One plausible route is:

propagate geometric bounds through the image formation process, as in DeepG;
propagate matching bounds through the annotation geometry;
approximate the transformed ground truth by a high-resolution polygon;
certify a lower bound on polygonal IoU against all admissible detector outputs.

Your hinted formulation fits naturally here. If one represents the transformed support with, say, 256 vertices, then the verifier can seek a certified minimum IoU over that polygonal approximation. The role of the dense discretization is not mystical. It is to make the geometry approximation error negligible relative to the verification bound, especially for slender or rotated objects such as runways.

This is not what VerifIoU currently proves. It is the natural next step that the paper helps reveal.

Why Runways Are A Perfect Case Study

Runway detection is a particularly strong application because it combines all the hard parts:

geometric perturbations from viewpoint and pose;
elongated shapes for which poor overlap can have large operational consequences;
scale variation as the aircraft approaches;
strong safety requirements and explicit certification pressure.

A credible future certificate for runway detection would likely need all of the following:

geometric perturbation propagation in the spirit of DeepG;
detector-output bound propagation in the spirit of VerifIoU;
reference-geometry propagation for the ground truth itself;
a shape representation richer than a naive axis-aligned box.

That is exactly the kind of research direction that belongs under the umbrella of safe intelligence.

Final Takeaway

The move from classifier robustness to detector robustness is not a minor extension. It changes the object of certification from “class stability” to “task-level geometric adequacy.”

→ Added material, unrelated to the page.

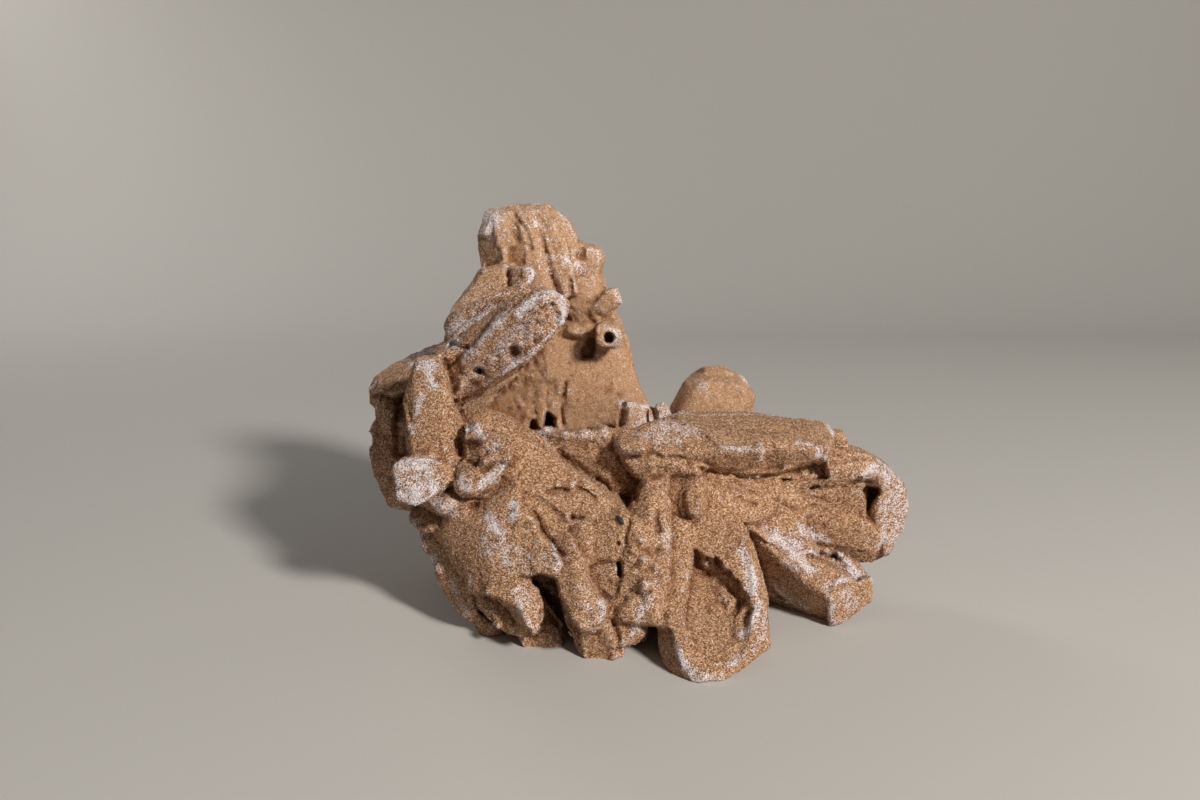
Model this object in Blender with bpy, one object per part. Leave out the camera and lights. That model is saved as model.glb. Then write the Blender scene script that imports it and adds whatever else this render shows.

VerifIoU is important because it makes that move explicit, mathematically precise, and computationally tractable for a meaningful subclass of object-detection problems. It is also important because it shows where the next wall is:

Safe computer vision will ultimately need certificates that are both transformation-aware and metric-aware.

That is the synthesis of this whole series.